5. For the above reasons I find myself in agreement with the view taken by Shinde J., in - 'Crl. Reference No. 27 of 1950' that thenotification dated 17th May 1950 conferring Section 30 powers on certain Magistrates, including the one in the instant case is not retrospective in operation. The Additional Magistrate must therefore, continue the committal proceedings against the non-applicants and either discharge them or commit them to the Court of Sessions for trial. He himself cannot try them exercising Section 30 powers.

B.K. Chaturvedi, J.

6. Though the selection of forum relates to the law of pro-cedure, there is some doubt on the point whether the trial by a Court of Sessions, with the aid of assessors can be claimed to be a substantive right. So far as the right of appeal is concerned I do not find any substantial difference between a trial by Section 30 Magistrate and by court of Sessions if the accused are sentenced to a term of imprisonment exceeding 4 years. In both cases appeals would lie to this Court.
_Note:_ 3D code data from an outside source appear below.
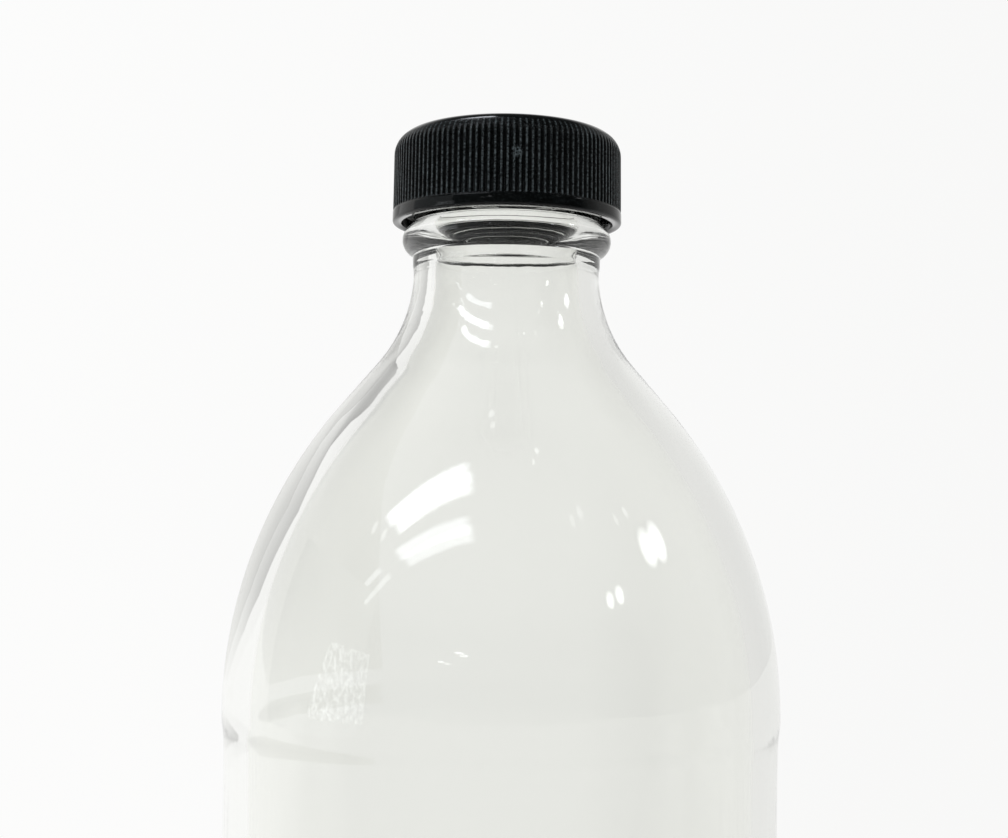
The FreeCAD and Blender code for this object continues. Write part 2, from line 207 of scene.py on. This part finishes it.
def arc(centre, radius, first, last, step):
    """Points of an arc from first to last, in radians, about one step apart."""
    count = max(2, int(abs(last - first) * radius / step) + 1)
    turns = np.linspace(first, last, count)
    return [(centre[0] + radius * math.cos(t), centre[1] + radius * math.sin(t)) for t in turns]


def run(start, end, step):
    """Points of a straight run, about one step apart."""
    count = max(2, int(math.dist(start, end) / step) + 1)
    return [tuple(p) for p in np.linspace(start, end, count)]


def joined(*parts):
    """Join runs and arcs into one outline, leaving out doubled points."""
    points = [parts[0][0]]
    for part in parts:
        for point in part:
            if math.dist(point, points[-1]) > 1e-4:
                points.append(point)
    return points


def soft(points, reach, rounds):
    """Ease the corners of an outline by averaging neighbours, its ends kept."""
    line = np.array(points)
    for _ in range(rounds):
        line[1:-1] += reach * (0.5 * (line[:-2] + line[2:]) - line[1:-1])
    return line


def smooth_bump(x):
    """1 at x = 0, falling smoothly to 0 at x = 1 and beyond, both ways."""
    x = np.clip(np.abs(x), 0, 1)
    return (1 - x * x) ** 2


def fill(mesh, vertices, faces):
    """Give a mesh its vertices and smooth faces."""
    mesh.from_pydata(vertices, [], faces)
    mesh.validate()
    mesh.update()
    mesh.polygons.foreach_set("use_smooth", [True] * len(mesh.polygons))


def place_in_scene(name, data):
    """Make an object of some data and link it to the scene."""
    made = bpy.data.objects.new(name, data)
    scene.collection.objects.link(made)
    return made


def grid(outline, around):
    """The angle, radius and height of each point of an outline turned round the axis."""
    rows = len(outline)
    angles = np.linspace(0, 2 * math.pi, around, endpoint=False)
    return (np.tile(angles, (rows, 1)), np.tile(outline[:, :1], (1, around)),
            np.tile(outline[:, 1:], (1, around)))


def turned(name, angle, radii, heights, ends_on_axis):
    """Skin a grid of points, one row per point of the outline, round the axis."""
    rows, around = radii.shape
    points = np.stack([radii * np.cos(angle), radii * np.sin(angle), heights], axis=-1)
    vertices = list(points.reshape(-1, 3))
    faces = []
    for row in range(rows - 1):
        a = row * around
        b = a + around
        for i in range(around):
            j = (i + 1) % around
            faces.append((a + i, a + j, b + j, b + i))
    if ends_on_axis:
        for row, flip in ((0, False), (rows - 1, True)):
            pole = len(vertices)
            vertices.append((0, 0, float(heights[row].mean())))
            for i in range(around):
                a = row * around + i
                b = row * around + (i + 1) % around
                faces.append((pole, a, b) if flip else (pole, b, a))
    mesh = bpy.data.meshes.new(name)
    fill(mesh, [tuple(v) for v in np.asarray(vertices) * MM], faces)
    return place_in_scene(name, mesh)


# ---------------------------------------------------------------- the glass

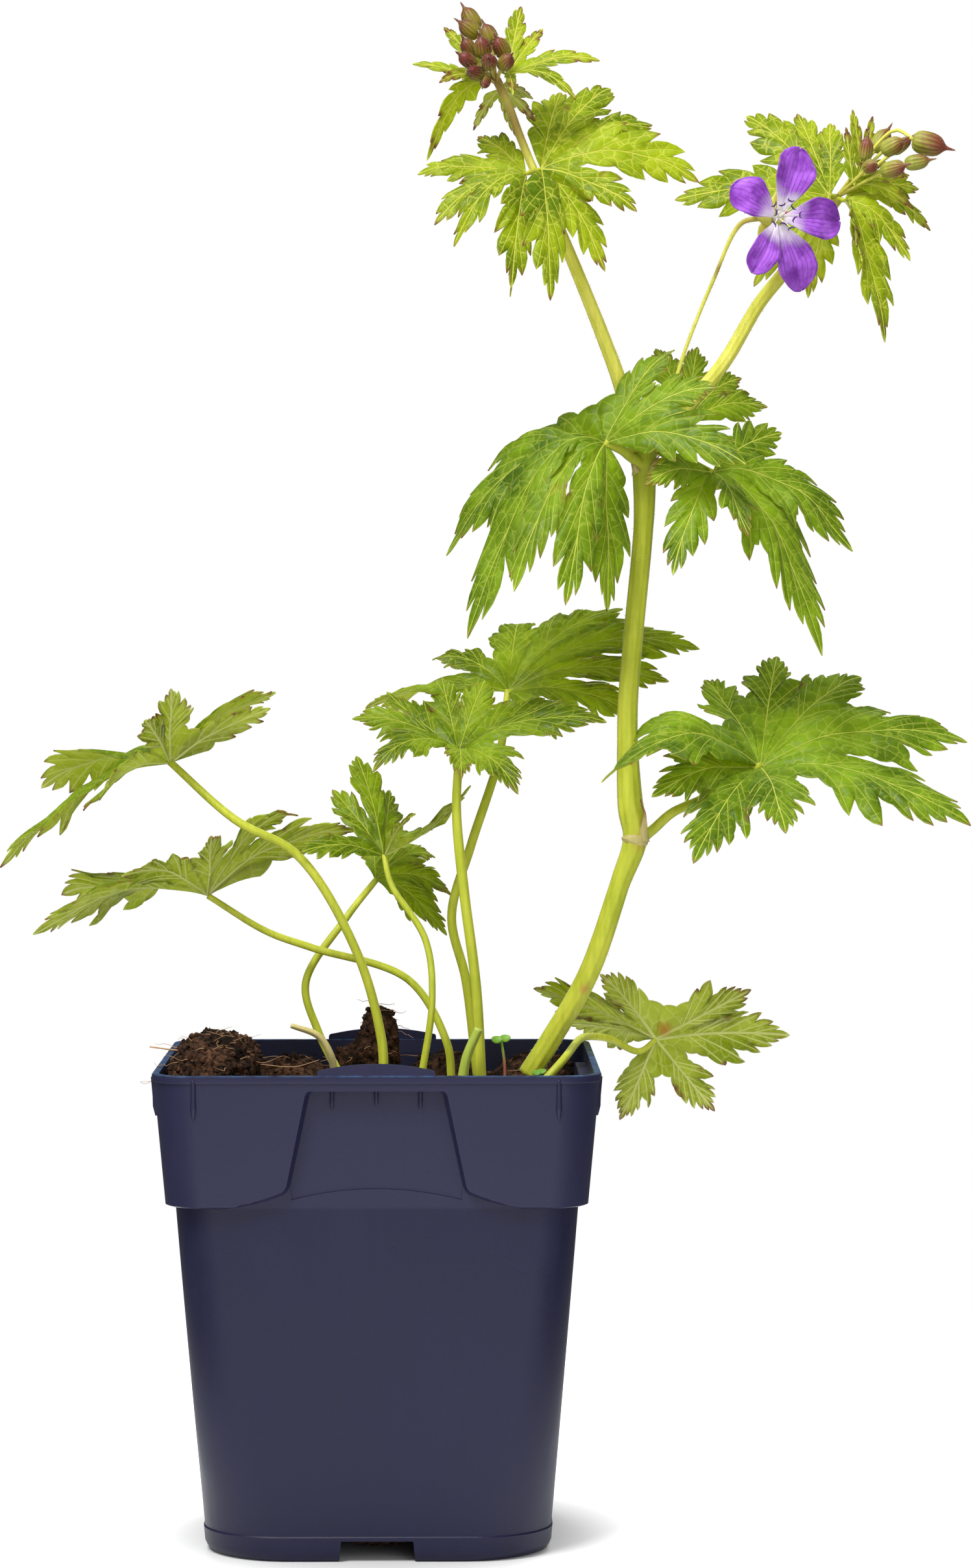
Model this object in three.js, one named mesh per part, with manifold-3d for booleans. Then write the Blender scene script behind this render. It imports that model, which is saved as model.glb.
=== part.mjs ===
// Hardy geranium with one open violet flower, growing in a square nursery pot.
// Millimetres, +Z up. The origin is the middle of the pot's underside.
import * as THREE from 'three';
import { mergeVertices } from 'three/addons/utils/BufferGeometryUtils.js';
import Module from 'manifold-3d';

const wasm = await Module();
wasm.setup();

// ---------- driving dimensions ----------

const POT_HEIGHT = 98.8;
const RIM_HALF = 45;
const RIM_DEPTH = 1.3;
const COLLAR_TOP_HALF = 44.75;
const COLLAR_BOTTOM_HALF = 42;
const COLLAR_BOTTOM = 72;
const BODY_TOP_HALF = 39.8;
const BODY_BOTTOM_HALF = 34.45;
const CORNER_TOP = 8;
const CORNER_BOTTOM = 17;
const BODY_LEVELS = [18, 36];
const WALL = 1.2;
const FLOOR_UNDERSIDE = 4.5;
const FOOT_RADIUS = 9;
const NOTCH_WIDTH = 14.5;
const NOTCH_HEIGHT = 4.3;
const NOTCH_REACH = 20;
const DRAIN_RADIUS = 3.5;
const DRAIN_OFFSET = 17;
const RECESS_TOP = 95.5;
const RECESS_TOP_HALF = 13;
const RECESS_BOTTOM_HALF = 17;
const TAB_HALF = 11.7;
const TAB_RISE_END = 1.2;
const TAB_RISE_MIDDLE = 2.4;
const RIB_OFFSET = 36.3;
const RIB_WIDTH = 1.1;
const RIB_LENGTH = 7.7;
const RIB_PROUD = 0.2;
const RIB_ROOT = 1.4;
const LINTEL_RIB_SPACING = 8.8;
const LINTEL_RIB_LENGTH = 3.4;
const LINTEL_RIB_WIDTH = 0.8;
const LINTEL_RIB_PROUD = 0.6;
// How far two shapes that become one solid reach into each other.
const WELD = 0.2;
// Half the side of a block that is wider than the whole pot.
const BEYOND = 60;

const SOIL_LEVEL = 91;
const GAP = 0.35;
const ROOTSTOCK = { centre: [12, -5, 89], radii: [25, 14.5, 14], top: 93.5 };
const ROOT_MAT = { centre: [-28.4, -14, 93], radii: [10.8, 20, 11.6] };
const PEAT_CLUMP = { centre: [-2.5, 22, 97.5], radii: [6.4, 6, 10] };
const MOUNDS = [
  { centre: [-14, 15, 88], radii: [7, 8, 8] },
  { centre: [30, 24, 88], radii: [11, 12, 8.5] },
  { centre: [-22, 30, 88], radii: [12, 7, 7] },
];

const LEAF_THICKNESS = 0.7;
const BRACT_THICKNESS = 0.5;
const LOBE_WIDTH = 0.25;
const LOBE_ROOM = 0.68;
const PETAL_THICKNESS = 0.5;

// ---------- colours ----------

const NAVY = 0x33365a;
const COMPOST = 0x2c1a12;
const ROOT_BROWN = 0x6b4a2c;
const STEM_GREEN = 0xa9b53c;
const LEAF_GREEN = 0x4f8424;
const FRESH_GREEN = 0x86ad2e;
const VIOLET = 0x6f3fc0;
const CREAM = 0xe6e2c8;
const BUD_PINK = 0x8c5350;
const BUD_GREEN = 0x98a153;
const PAPERY = 0xc99a86;

const part = new THREE.Group();

// ---------- solids ----------

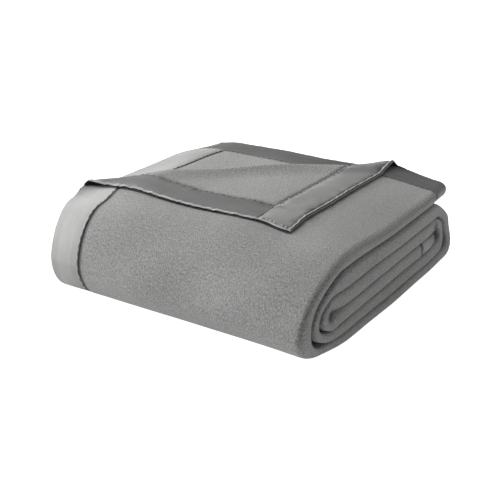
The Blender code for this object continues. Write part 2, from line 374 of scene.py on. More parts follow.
def square_end(x, height, thickness, v):
    """Presses the rounded right end of each layer towards a soft rectangle, the inner ones most."""
    wound = smooth_rise(v, PART_LENGTHS[1], PART_LENGTHS[3])
    power = OUTER_SQUARENESS + (INNER_SQUARENESS - OUTER_SQUARENESS) * wound
    past = np.maximum(x - RIGHT_FOLD_X, 0) / (STRIP_WIDTH - RIGHT_FOLD_X)
    up = np.abs(height) / (thickness / 2)
    far = np.maximum(np.hypot(past, up), TINY)
    push = np.maximum((past / far) ** power + (up / far) ** power, TINY) ** (-1 / power)
    push = np.where(past > 0, push, 1.0)
    return RIGHT_FOLD_X + (x - RIGHT_FOLD_X) * push, height * push


def lean(x, y, z):
    """Draws in the front left of the pile, swells its front right and lowers its right end."""
    right = x / STRIP_WIDTH
    draw = FRONT_LEFT_DRAW * (1 - right) * np.maximum(0.0, 1 - y / FRONT_LEFT_REACH)
    swell = FRONT_RIGHT_SWELL * right * np.maximum(0.0, 1 - y / FRONT_RIGHT_REACH) ** 2
    low = np.maximum(0.0, 1 - z / BOTTOM_TUCK_HEIGHT)
    swell *= 1 - FRONT_FOOT_DRAW * low
    tuck = BOTTOM_TUCK * (1 - smooth_rise(y, 0, BOTTOM_TUCK_REACH)) * low ** 2
    tuck *= smooth_rise(x, *BOTTOM_TUCK_FADE)
    return x - tuck, y + draw - swell, z * (1 - RIGHT_END_DROP * right)


print("the pile's front left is drawn in by", round(1000 * FRONT_LEFT_DRAW), "mm")

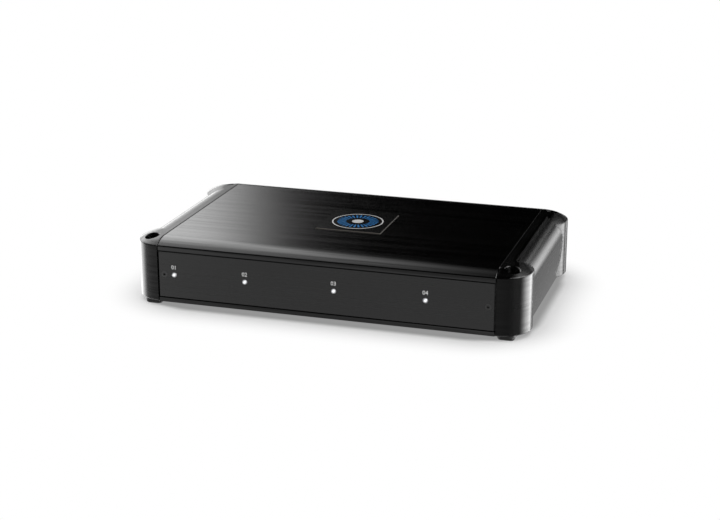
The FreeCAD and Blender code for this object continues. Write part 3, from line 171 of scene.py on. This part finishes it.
# The floor: matt paper that takes the case's shadow, its colour darkened near the case
# by a painted contact shadow, and pure white a little way out. How far out is measured
# from a core inside the case's outline, which rounds the corners.
bm = bmesh.new()
bmesh.ops.create_grid(bm, x_segments=1, y_segments=1, size=8)
floor = bpy.data.objects.new("floor", bpy.data.meshes.new("floor"))
bm.to_mesh(floor.data)
bm.free()
bpy.context.collection.objects.link(floor)
paper = bpy.data.materials.new("white_paper")
paper.use_nodes = True
tree = paper.node_tree
tree.nodes.clear()
path = add_node(tree, "ShaderNodeLightPath")
seen = work(tree, "ADD", path.outputs["Is Camera Ray"], path.outputs["Is Glossy Ray"])
seen = work(tree, "ADD", seen, path.outputs["Is Transmission Ray"], clamp=True)
case_edge = 0.055
core = (cad_box[1].x - case_edge - 0.001, cad_box[1].y - case_edge, 0)
spot = add_node(tree, "ShaderNodeTexCoord").outputs["Object"]
spot = add_node(tree, "ShaderNodeVectorMath", {"operation": "ABSOLUTE"}, n0=spot)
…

So the right of appeal cannot be made a criterion in this case. My attention however has been drawn to one of my decisions - Erindaban v. State reported in AIR 1951 Madhya B. 29 wherein I have held that though the assessors are not members of the court of session still it is mandatory that the court would be aided till the conclusion of the trial by at. least one assessor attending the trial throughout and giving his opinion. As it is incumbent on the court of sessions to consider the opinion of the assessors, I should be disposed to think that, only on this basis, a trial by a court of Sessions in Madhya Bharat can be held to be a substantive right which the notification dated 17th May 1950 could not have impaired or taken away. In this view of the matter, I agree with the conclusion arrived at by my learned brother.